Al menos en mi presencia, no volvió a repetir un gesto semejante. Quizás se trató de un breve interludio en su espiral autodestructiva. De hecho, sus correrías se convirtieron en un grifo desbocado, que libera agua sin parar. Una noche se desnudó en la plaza de su pueblo y se bañó en una fuente. La Guardia Civil le detuvo y presentó cargos por resistencia a la autoridad. Lejos de tranquilizarse, otra noche se ensañó con el mobiliario urbano, destrozando escaparates, marquesinas y las lunas de los bancos locales. Ni siquiera se escondía.
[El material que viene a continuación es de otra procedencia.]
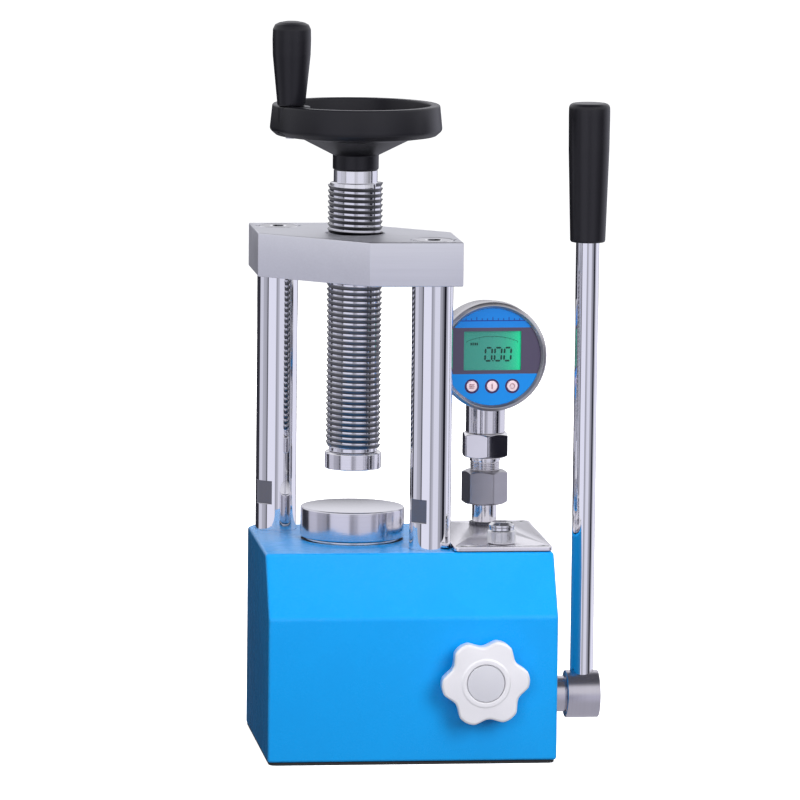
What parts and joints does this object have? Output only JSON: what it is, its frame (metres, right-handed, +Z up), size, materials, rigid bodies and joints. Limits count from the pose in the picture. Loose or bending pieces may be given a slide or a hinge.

Se acumularon las detenciones y los juicios, augurando un desgraciado final. A mediados de junio, se despidió del instituto pintarrajeando obscenidades en los baños y rompiendo las taquillas de los pasillos. Intentó arrancar un urinario, pero le faltó fuerza. Frustrado, abrió la puerta del despacho del director y se sentó en su mesa, aprovechando su ausencia. Cuando el director le descubrió con los pies encima de su mesa y unos cascos de música a todo volumen, Guillermo sufrió un ataque de risa, sin hacer caso a sus recriminaciones. Intentaron convencerle por las buenas, pero se negó a moverse. Fue necesario llamar a la policía local, que le desalojó a la fuerza. Solo tardó cinco minutos en colarse de nuevo en el instituto, lanzando una nueva incursión contra el despacho del director. De nuevo lo encontró vacío y esta vez le robó el maletín. No se planteó huir con él. Prefirió entrar en los aseos y destrozarlo con una furia irracional. No se molestó en robar el móvil, una agenda de piel o una pluma de cierto valor. Le produjo más satisfacción pisotearlo todo y destrozar el maletín, golpeándolo contra las paredes. Yo me encontraba de guardia y escuché el barullo. Cuando descubrí lo que había sucedido, levanté la voz y le pedí una explicación, amenazándole con una expulsión ejemplar e irreversible.

-Tú no harías eso –comentó perplejo.

-¿Por qué?

-Porque eres mi amigo.

Me quedé estupefacto, sin saber qué responder. Guillermo hizo varias muecas infantiles, de niño incapaz de comprender el mundo que le rodea, y no pudo contener las lágrimas. Después, salió por la puerta y desapareció por las escaleras. Desde una ventana, pude ver cómo abandonaba el centro y corría calle abajo, con la desesperación del que ya no espera nada, salvo descansar y caer en el olvido. No volví verle. La policía nos informó dos semanas más tarde que había muerto cerca de Albacete, después de robar un coche de alta gama y estrecharse contra la mediana de una autovía. Solo le faltaban unos meses para cumplir dieciocho años. Su padre abandonó el pueblo y se extravió en el bullicio de Madrid, buscando un compasivo anonimato. No sé si aún vive. Han transcurrido casi diez años y no he olvidado a Guillermo. Pienso que su muerte revela el fracaso del ser humano para convivir fraternalmente con sus semejantes. Huimos del sufrimiento ajeno y raramente respondemos con ternura, cuando alguien nos tiende la mano, pidiendo nuestra ayuda. Creo que el caballo que se cruzó con nosotros advirtió el desamparo de Guillermo e intentó prodigarle su afecto. De hecho, aplacó por un momento su ira y le hizo reparar en la belleza del mundo.

La muerte de Guillermo es el pecado de todos. No soy capaz de creer en Dios y me duele terriblemente que no haya un mañana para los chicos como él. Me gustaría pensar que se ha reunido con su madre y que los dos sonríen despreocupadamente, libres de todo dolor o inquietud. Me temo que ese anhelo es una fantasía y que la muerte solo es el umbral de un vacío interminable. Tal vez Dios solo es el milagro que se produce cuando se funden dos vidas en un instante de amor y desprendimiento. Quizás el rostro de Dios se esbozó en la sonrisa de Guillermo al sentir el afecto de un caballo que  intentó mostrarle un paraíso inexistente.